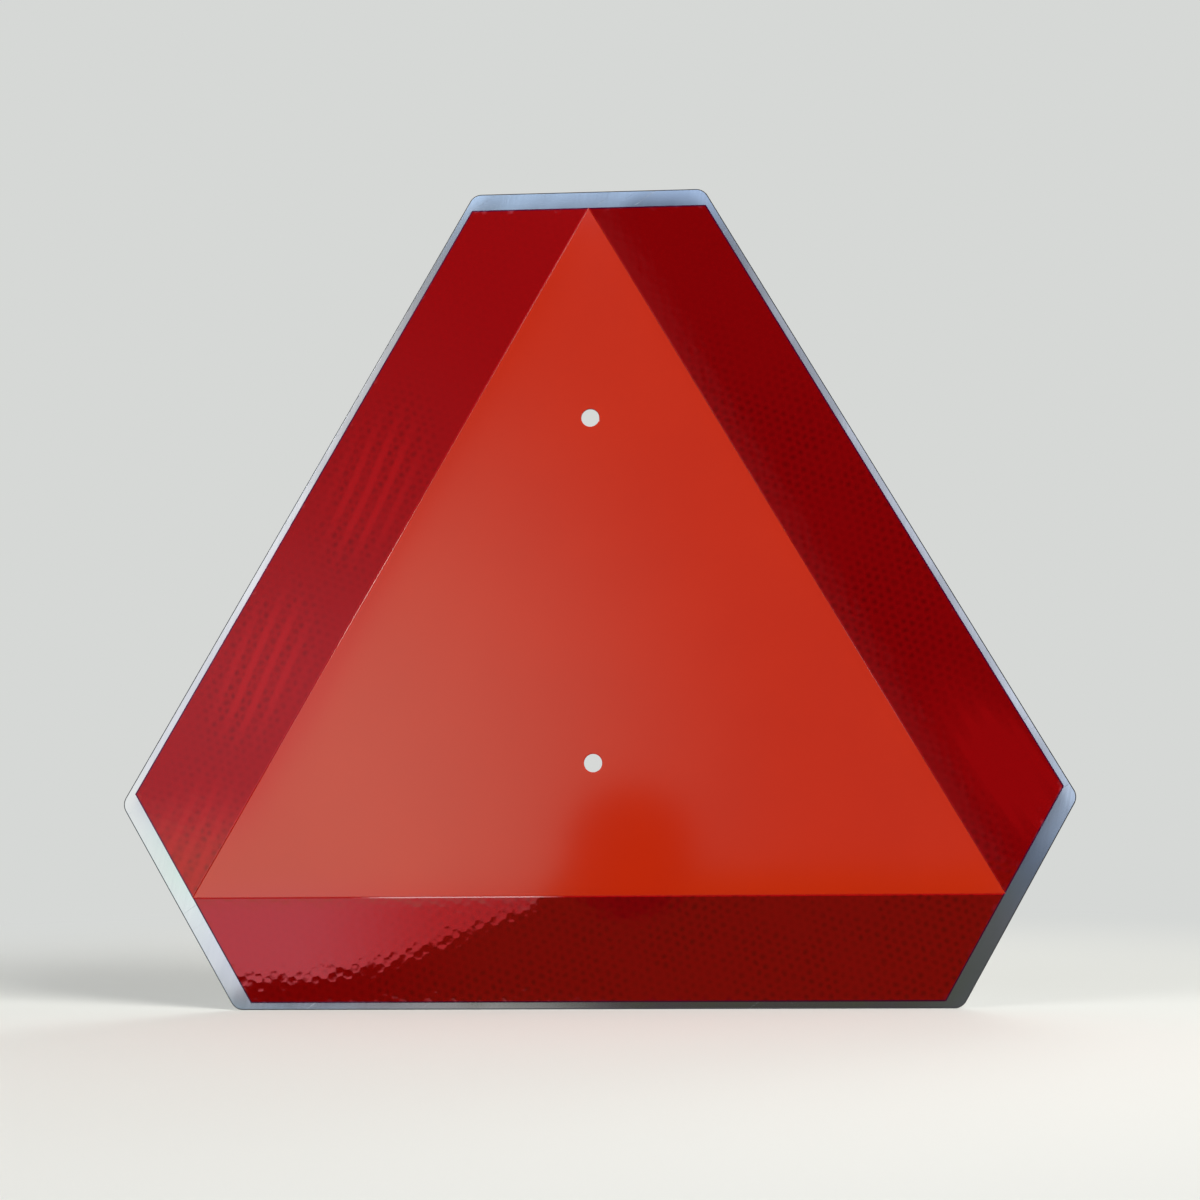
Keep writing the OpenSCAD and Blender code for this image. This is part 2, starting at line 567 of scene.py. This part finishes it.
# A zone is (its middle in mm, its half length and half width in mm, how light its streaks are, how even).
LEFT_ZONES = (
    ((-97, 46), (44, 23), 0.9, 0.1), ((-146, -33), (44, 23), 0.9, 0.1), ((-176, -110), (40, 26), 0.7, 0.2),
)
RIGHT_ZONES = (
    ((182, -84), (38, 21), 1.9, 0.5), ((165, -66), (38, 21), 0.6, 0.7), ((160, -125), (26, 26), 0.0, 0.0),
    ((104, 18), (105, 42), 0.0, 0.0),
)
BOTTOM_ZONES = (((120, -150), (190, 90), 0.0, 0.0), ((-45, -178), (110, 18), 0.0, 0.0))
for node, facing, red, mirror, gloss, slope, slant, zones in (
    ("bottom_border_strip", radians(270), 0.38, 0.54, 0.88, 1.4, 0.0, BOTTOM_ZONES),
    ("right_border_strip", RIGHT_SIDE, 0.305, 0.35, 0.35, 0.4, radians(123), RIGHT_ZONES),
    ("left_border_strip", LEFT_SIDE, 0.405, 0.32, 0.55, 0.4, radians(66), LEFT_ZONES),
):
    strip = sheeting_cells()
    cut_strip(strip, slope)
    turn = Matrix.Rotation(facing - radians(270), 3, UP_FROM_X)
    bmesh.ops.rotate(strip, verts=strip.verts[:], cent=centre, matrix=turn)
    sheeting = red_sheeting(node + "_sheeting", facing, red, mirror, gloss, slant, zones)
    make_piece(strip, node, sheeting)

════

DO THIS >> Write out every line of the material again, exactly as it reads.

WORKED SOLUTION >>
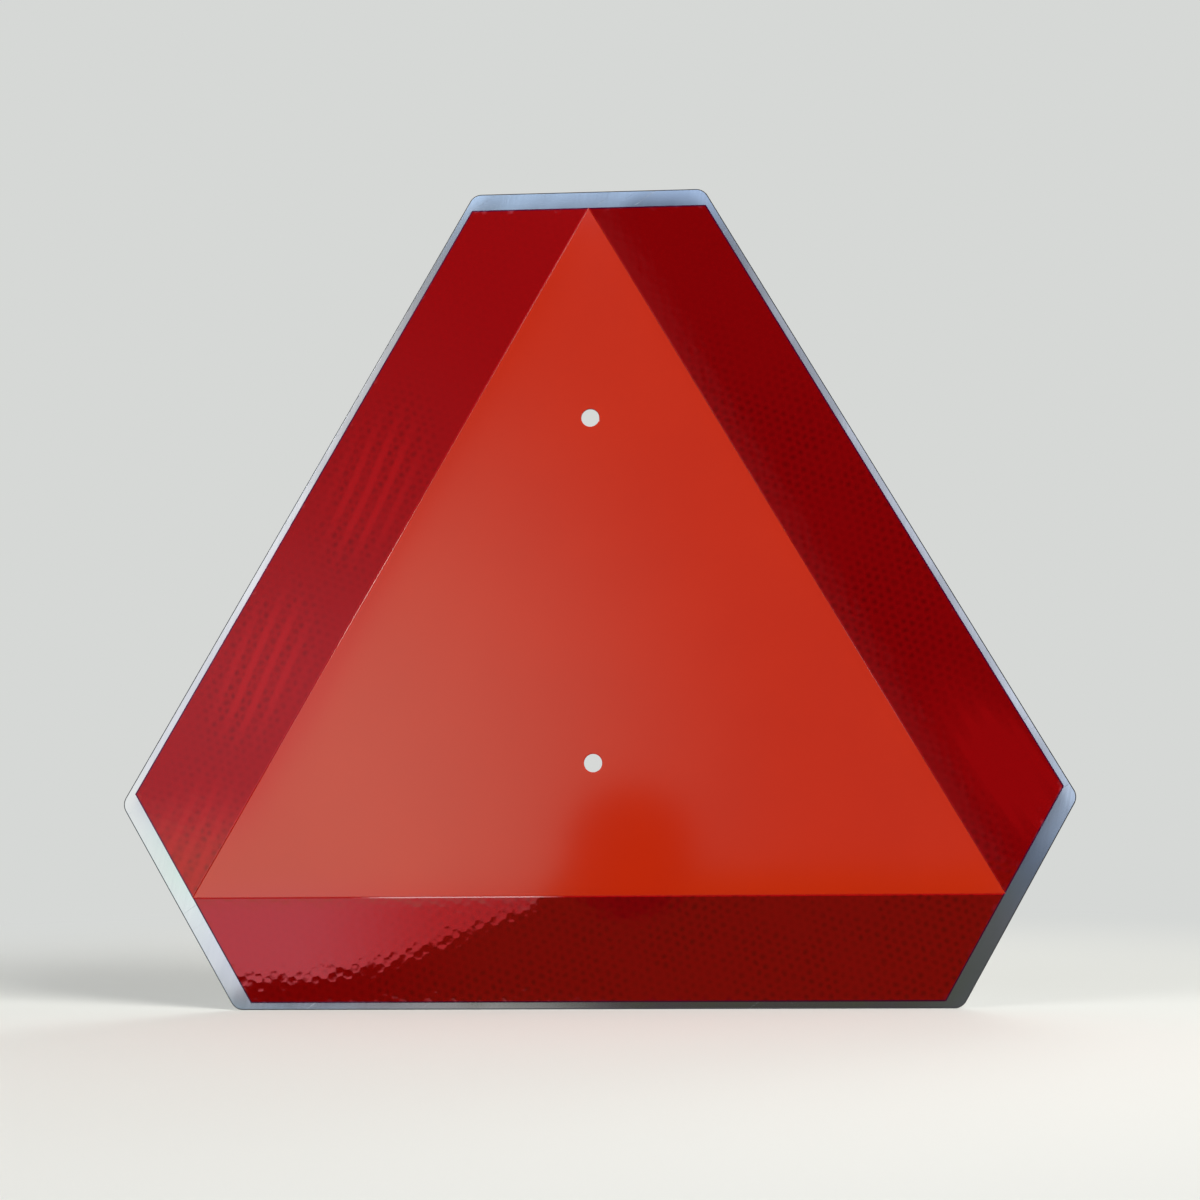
Keep writing the OpenSCAD and Blender code for this image. This is part 2, starting at line 567 of scene.py. This part finishes it.
# A zone is (its middle in mm, its half length and half width in mm, how light its streaks are, how even).
LEFT_ZONES = (
    ((-97, 46), (44, 23), 0.9, 0.1), ((-146, -33), (44, 23), 0.9, 0.1), ((-176, -110), (40, 26), 0.7, 0.2),
)
RIGHT_ZONES = (
    ((182, -84), (38, 21), 1.9, 0.5), ((165, -66), (38, 21), 0.6, 0.7), ((160, -125), (26, 26), 0.0, 0.0),
    ((104, 18), (105, 42), 0.0, 0.0),
)
BOTTOM_ZONES = (((120, -150), (190, 90), 0.0, 0.0), ((-45, -178), (110, 18), 0.0, 0.0))
for node, facing, red, mirror, gloss, slope, slant, zones in (
    ("bottom_border_strip", radians(270), 0.38, 0.54, 0.88, 1.4, 0.0, BOTTOM_ZONES),
    ("right_border_strip", RIGHT_SIDE, 0.305, 0.35, 0.35, 0.4, radians(123), RIGHT_ZONES),
    ("left_border_strip", LEFT_SIDE, 0.405, 0.32, 0.55, 0.4, radians(66), LEFT_ZONES),
):
    strip = sheeting_cells()
    cut_strip(strip, slope)
    turn = Matrix.Rotation(facing - radians(270), 3, UP_FROM_X)
    bmesh.ops.rotate(strip, verts=strip.verts[:], cent=centre, matrix=turn)
    sheeting = red_sheeting(node + "_sheeting", facing, red, mirror, gloss, slant, zones)
    make_piece(strip, node, sheeting)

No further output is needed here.